We did some Q & A with Sasha about her experience:
1. Overall, what did you like best about the event?
Where do I even begin! Each stage was unique and challenging and its own right. Having never ridden those trails before, I was definitely in for a treat and pushed my limits for sure physically and mentally at times. The volunteers, the race directors, the sponsors and fellow racers were all amazing. I particularly loved the Emergency Snacks food truck in canyon city! (See photo attached)
2. Talk about the overall challenges of dealing with so much different terrain.
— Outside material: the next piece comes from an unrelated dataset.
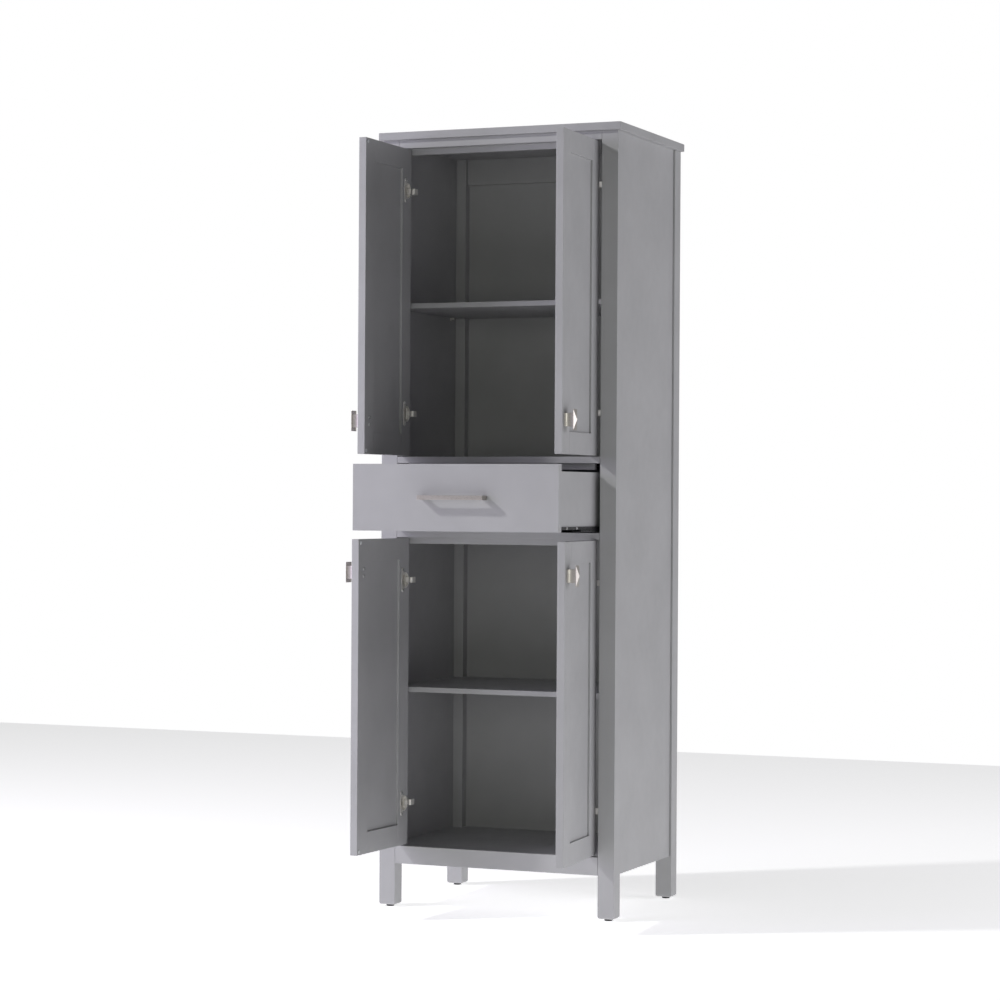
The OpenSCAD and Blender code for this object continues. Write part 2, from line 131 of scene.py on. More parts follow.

The pre-ride meeting did a thorough job of explaining the course for each stage, what to expect, and time it would take to drive to the start of each course. I felt like I was pretty prepared in that aspect. A challenge was not having pre-ridden the course to know exactly what the terrain would be like. But the because the pre-ride meeting was recorded I was able to listen to each stage description before the start of each day. That helped me out a ton to plan my nutrition and hydration strategies based on aid station locations and just knowing the overall course descriptions.
3. What challenged you the most?
Getting lost is always a challenge for me…. In the pre-ride meeting, they highly encouraged participants to use the map that was provided for each course. I could not figure out how to download the GXP file to my Garmin and I did, in fact, get lost day one and day two. Then I started using the Ride with GPS app and all was fine! Another challenge was the descents on the final stage. Super steep downhill trails with a ton of gravel. It was like riding in a sandbox. I just reminded myself not to hit my front brake and to look ahead. Fortunately the trail angel of the day goes to Christine, a local just out riding not racing. She rolled up behind me and I asked if she wanted to pass to which she replied, “no I’m not racing” I explained I didn’t know the trail and should have pre-rode it. Then she asked if I wanted a wheel to follow. It was awesome and I rode the second half of Captain Jacks twice as fast as the first half 🙂
4. What did you learn about mountain biking maybe you didn’t know?
110 miles and 13,000’ of climbing over 4 days is no joke! I mean, I sort of new that already 😁
5. What would you encourage people interested in the event to practice, do etc to be prepared best?
I would highly recommend pre-riding some of the trails out there. First of all, they’re spectacular and the views are amazing. Second, to get to know the terrain would make a huge difference in confidence and knowing what to expect. Third use the gps/gxp map during each stage and Fourth, find Christine the trail angel and follow her wheel 🙂
6. Would you do it again and what you do different?
I will 100% do this race again! Next time I’ll follow my advice in the previous question 🙂
7. What did you learn about the Pikes Peak region you didn’t know?
That the Canon City trails were developed as a result of a fire a few years back. It had been an area dense with pinion trees and after the fire the city decided to expand the trail system through the area. I had no idea there were so many trails in Canon City. I plan to make an entire weekend biking down there. One of the trail builders was at the race and he told me that the riding is typically good all year round, even in the winter.